[Start of Material for this exercise]
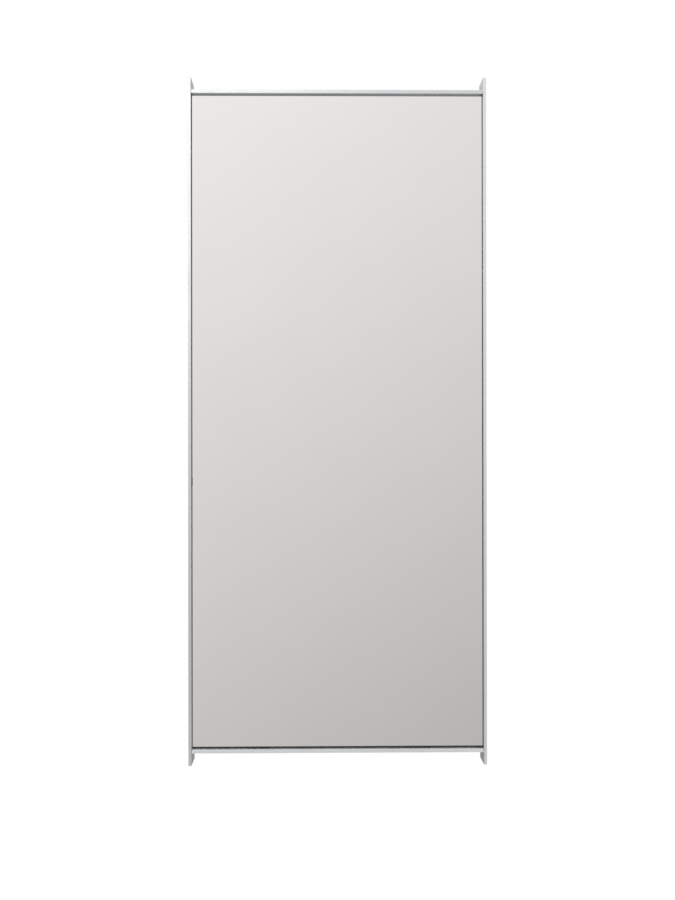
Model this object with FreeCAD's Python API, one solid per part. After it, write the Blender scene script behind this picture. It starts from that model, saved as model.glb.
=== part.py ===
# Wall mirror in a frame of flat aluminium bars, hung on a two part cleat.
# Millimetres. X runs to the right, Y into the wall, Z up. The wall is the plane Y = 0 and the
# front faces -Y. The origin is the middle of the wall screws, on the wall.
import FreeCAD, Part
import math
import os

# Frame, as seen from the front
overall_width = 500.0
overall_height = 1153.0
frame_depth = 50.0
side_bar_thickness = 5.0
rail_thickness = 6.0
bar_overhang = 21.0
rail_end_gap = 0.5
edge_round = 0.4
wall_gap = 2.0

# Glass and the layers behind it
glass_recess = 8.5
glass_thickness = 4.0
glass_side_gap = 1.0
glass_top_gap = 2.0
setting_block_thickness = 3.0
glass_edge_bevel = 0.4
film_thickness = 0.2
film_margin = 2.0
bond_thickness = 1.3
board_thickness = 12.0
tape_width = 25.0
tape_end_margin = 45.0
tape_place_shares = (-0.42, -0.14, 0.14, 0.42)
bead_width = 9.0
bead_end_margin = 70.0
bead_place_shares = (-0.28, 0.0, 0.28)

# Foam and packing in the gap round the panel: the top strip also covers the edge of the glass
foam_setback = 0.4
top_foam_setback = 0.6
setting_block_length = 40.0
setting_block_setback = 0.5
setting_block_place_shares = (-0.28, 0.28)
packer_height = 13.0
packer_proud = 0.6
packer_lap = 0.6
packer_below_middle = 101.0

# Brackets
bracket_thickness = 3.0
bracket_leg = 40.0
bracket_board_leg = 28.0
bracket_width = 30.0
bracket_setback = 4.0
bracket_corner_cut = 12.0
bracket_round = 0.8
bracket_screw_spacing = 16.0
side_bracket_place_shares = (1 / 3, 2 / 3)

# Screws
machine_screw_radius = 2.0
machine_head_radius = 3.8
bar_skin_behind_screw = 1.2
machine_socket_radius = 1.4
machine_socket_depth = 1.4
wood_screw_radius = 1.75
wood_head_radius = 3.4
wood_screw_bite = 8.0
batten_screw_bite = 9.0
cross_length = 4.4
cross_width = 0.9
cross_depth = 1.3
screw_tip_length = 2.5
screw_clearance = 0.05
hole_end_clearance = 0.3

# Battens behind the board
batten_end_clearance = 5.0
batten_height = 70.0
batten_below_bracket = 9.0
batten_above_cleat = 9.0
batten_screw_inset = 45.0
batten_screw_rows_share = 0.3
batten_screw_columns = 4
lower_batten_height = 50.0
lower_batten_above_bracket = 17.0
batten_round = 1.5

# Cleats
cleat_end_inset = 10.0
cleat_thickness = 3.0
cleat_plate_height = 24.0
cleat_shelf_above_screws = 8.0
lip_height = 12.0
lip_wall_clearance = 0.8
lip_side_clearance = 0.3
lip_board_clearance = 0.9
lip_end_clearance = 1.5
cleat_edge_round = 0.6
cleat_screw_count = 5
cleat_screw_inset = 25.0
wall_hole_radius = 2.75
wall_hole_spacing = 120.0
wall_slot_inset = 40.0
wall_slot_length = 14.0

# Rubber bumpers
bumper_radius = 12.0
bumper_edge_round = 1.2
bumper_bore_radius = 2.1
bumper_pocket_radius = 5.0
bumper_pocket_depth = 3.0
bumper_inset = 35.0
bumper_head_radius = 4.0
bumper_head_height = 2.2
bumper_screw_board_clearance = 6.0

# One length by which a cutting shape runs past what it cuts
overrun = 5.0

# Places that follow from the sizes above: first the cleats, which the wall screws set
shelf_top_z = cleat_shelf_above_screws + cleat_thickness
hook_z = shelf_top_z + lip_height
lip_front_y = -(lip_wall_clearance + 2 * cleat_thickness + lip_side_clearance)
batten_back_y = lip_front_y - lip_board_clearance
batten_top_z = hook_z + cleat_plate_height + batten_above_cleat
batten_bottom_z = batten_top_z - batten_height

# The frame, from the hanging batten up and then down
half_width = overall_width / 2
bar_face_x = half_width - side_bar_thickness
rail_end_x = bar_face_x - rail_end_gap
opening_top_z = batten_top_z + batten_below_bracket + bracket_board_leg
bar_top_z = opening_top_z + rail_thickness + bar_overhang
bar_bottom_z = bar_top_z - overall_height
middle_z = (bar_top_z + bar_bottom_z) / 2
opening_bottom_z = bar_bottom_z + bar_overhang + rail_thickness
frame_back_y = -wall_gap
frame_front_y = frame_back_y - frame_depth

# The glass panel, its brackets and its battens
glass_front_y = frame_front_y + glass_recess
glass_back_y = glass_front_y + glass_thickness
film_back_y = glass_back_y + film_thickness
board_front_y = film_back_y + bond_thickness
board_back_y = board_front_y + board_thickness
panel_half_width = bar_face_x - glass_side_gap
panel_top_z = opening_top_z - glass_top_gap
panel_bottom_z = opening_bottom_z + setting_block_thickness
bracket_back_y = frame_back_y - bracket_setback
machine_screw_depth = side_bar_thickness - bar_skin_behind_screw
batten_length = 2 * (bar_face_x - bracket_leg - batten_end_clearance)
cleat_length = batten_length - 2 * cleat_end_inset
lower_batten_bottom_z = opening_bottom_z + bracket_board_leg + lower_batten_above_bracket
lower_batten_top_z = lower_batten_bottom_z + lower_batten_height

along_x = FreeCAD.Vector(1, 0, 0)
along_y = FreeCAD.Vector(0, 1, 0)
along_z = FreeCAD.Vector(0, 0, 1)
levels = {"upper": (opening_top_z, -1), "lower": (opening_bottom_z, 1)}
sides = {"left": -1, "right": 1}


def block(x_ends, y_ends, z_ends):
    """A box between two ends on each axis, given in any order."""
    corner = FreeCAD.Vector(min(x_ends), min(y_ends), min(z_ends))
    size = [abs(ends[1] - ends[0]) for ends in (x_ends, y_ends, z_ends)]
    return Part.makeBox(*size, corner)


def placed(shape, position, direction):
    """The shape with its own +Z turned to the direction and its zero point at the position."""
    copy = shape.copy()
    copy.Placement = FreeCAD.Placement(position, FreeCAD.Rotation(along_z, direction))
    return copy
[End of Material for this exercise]
[Start of Material for this exercise]
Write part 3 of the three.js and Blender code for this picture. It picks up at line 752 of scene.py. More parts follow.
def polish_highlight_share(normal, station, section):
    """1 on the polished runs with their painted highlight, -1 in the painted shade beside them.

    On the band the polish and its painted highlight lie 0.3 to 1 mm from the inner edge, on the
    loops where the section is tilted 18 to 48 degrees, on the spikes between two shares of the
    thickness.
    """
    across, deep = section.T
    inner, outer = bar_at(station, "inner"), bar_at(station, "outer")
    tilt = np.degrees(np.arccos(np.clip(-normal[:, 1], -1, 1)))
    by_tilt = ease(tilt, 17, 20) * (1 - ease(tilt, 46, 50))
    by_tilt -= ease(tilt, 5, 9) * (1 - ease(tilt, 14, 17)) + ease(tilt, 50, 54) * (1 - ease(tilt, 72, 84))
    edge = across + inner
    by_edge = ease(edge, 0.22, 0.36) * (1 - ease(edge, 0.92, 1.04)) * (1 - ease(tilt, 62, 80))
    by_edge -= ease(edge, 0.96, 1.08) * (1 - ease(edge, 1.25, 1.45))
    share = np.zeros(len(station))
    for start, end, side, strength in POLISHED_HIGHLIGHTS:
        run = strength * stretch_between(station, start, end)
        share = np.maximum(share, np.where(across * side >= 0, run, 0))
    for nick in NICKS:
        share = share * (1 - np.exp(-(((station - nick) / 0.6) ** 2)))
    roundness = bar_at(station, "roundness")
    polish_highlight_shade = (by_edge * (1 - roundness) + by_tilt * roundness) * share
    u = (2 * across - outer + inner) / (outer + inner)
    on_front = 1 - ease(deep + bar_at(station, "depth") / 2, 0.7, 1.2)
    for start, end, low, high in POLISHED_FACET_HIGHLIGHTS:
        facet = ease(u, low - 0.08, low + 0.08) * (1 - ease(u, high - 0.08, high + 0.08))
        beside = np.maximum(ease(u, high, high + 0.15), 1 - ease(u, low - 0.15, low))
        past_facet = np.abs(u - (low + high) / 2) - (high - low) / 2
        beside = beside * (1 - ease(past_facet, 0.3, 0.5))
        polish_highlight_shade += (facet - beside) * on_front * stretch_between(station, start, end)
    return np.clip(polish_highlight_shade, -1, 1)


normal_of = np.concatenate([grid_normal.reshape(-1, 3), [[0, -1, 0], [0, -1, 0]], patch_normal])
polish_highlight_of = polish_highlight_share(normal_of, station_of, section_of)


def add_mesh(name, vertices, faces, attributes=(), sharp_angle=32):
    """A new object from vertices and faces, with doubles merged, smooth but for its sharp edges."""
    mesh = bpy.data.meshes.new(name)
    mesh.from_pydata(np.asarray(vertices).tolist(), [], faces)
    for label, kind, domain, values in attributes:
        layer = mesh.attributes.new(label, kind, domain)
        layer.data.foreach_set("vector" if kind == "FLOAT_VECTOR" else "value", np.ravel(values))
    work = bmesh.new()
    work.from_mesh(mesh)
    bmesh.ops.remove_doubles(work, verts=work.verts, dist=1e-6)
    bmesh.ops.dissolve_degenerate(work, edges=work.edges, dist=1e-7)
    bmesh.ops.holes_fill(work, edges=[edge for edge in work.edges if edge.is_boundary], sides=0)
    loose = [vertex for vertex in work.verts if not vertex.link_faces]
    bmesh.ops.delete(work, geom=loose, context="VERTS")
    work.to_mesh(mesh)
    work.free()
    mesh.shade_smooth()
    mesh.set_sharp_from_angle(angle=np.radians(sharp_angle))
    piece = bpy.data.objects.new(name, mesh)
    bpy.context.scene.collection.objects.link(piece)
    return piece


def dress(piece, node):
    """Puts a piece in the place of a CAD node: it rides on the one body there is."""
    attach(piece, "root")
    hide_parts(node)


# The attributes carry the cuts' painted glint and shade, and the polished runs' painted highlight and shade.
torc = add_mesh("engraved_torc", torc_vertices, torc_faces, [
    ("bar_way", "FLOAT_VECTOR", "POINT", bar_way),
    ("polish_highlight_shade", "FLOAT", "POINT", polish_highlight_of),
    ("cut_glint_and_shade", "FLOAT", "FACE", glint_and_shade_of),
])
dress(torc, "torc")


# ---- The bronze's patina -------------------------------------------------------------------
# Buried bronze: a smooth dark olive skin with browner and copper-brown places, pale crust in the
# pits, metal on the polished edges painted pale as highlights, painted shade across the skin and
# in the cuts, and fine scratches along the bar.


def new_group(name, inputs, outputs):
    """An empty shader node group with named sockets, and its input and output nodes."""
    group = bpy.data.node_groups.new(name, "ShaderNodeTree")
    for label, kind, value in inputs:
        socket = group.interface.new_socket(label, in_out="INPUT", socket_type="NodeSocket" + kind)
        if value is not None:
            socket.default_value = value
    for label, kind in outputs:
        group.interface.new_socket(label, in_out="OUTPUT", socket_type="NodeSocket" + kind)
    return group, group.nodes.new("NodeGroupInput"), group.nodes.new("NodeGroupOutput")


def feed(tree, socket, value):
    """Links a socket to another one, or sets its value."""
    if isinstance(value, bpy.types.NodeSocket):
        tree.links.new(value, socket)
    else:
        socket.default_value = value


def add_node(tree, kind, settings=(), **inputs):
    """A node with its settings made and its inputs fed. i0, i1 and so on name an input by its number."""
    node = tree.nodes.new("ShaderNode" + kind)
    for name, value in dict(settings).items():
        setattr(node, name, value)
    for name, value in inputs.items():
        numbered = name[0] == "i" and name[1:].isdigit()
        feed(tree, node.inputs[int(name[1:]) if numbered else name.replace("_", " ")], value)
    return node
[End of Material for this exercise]
[Start of Material for this exercise]
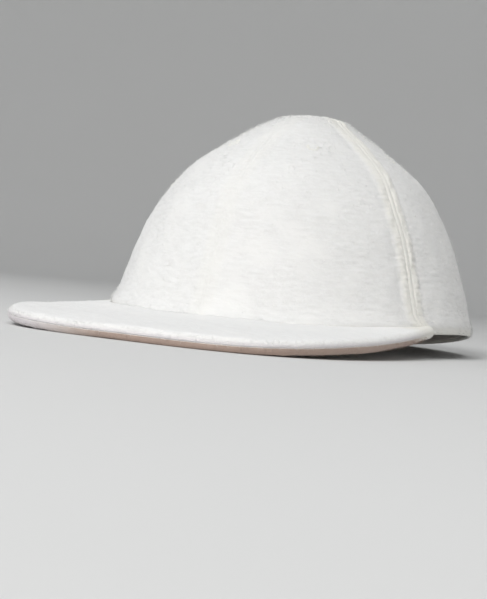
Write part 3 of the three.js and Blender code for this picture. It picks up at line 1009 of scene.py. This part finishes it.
[End of Material for this exercise]
Among the entries above, find the line with "Model this object" and the line with "hole_end_clearance = 0.3"; give again exactly these two lines and all lines between them.

Model this object with FreeCAD's Python API, one solid per part. After it, write the Blender scene script behind this picture. It starts from that model, saved as model.glb.
=== part.py ===
# Wall mirror in a frame of flat aluminium bars, hung on a two part cleat.
# Millimetres. X runs to the right, Y into the wall, Z up. The wall is the plane Y = 0 and the
# front faces -Y. The origin is the middle of the wall screws, on the wall.
import FreeCAD, Part
import math
import os

# Frame, as seen from the front
overall_width = 500.0
overall_height = 1153.0
frame_depth = 50.0
side_bar_thickness = 5.0
rail_thickness = 6.0
bar_overhang = 21.0
rail_end_gap = 0.5
edge_round = 0.4
wall_gap = 2.0

# Glass and the layers behind it
glass_recess = 8.5
glass_thickness = 4.0
glass_side_gap = 1.0
glass_top_gap = 2.0
setting_block_thickness = 3.0
glass_edge_bevel = 0.4
film_thickness = 0.2
film_margin = 2.0
bond_thickness = 1.3
board_thickness = 12.0
tape_width = 25.0
tape_end_margin = 45.0
tape_place_shares = (-0.42, -0.14, 0.14, 0.42)
bead_width = 9.0
bead_end_margin = 70.0
bead_place_shares = (-0.28, 0.0, 0.28)

# Foam and packing in the gap round the panel: the top strip also covers the edge of the glass
foam_setback = 0.4
top_foam_setback = 0.6
setting_block_length = 40.0
setting_block_setback = 0.5
setting_block_place_shares = (-0.28, 0.28)
packer_height = 13.0
packer_proud = 0.6
packer_lap = 0.6
packer_below_middle = 101.0

# Brackets
bracket_thickness = 3.0
bracket_leg = 40.0
bracket_board_leg = 28.0
bracket_width = 30.0
bracket_setback = 4.0
bracket_corner_cut = 12.0
bracket_round = 0.8
bracket_screw_spacing = 16.0
side_bracket_place_shares = (1 / 3, 2 / 3)

# Screws
machine_screw_radius = 2.0
machine_head_radius = 3.8
bar_skin_behind_screw = 1.2
machine_socket_radius = 1.4
machine_socket_depth = 1.4
wood_screw_radius = 1.75
wood_head_radius = 3.4
wood_screw_bite = 8.0
batten_screw_bite = 9.0
cross_length = 4.4
cross_width = 0.9
cross_depth = 1.3
screw_tip_length = 2.5
screw_clearance = 0.05
hole_end_clearance = 0.3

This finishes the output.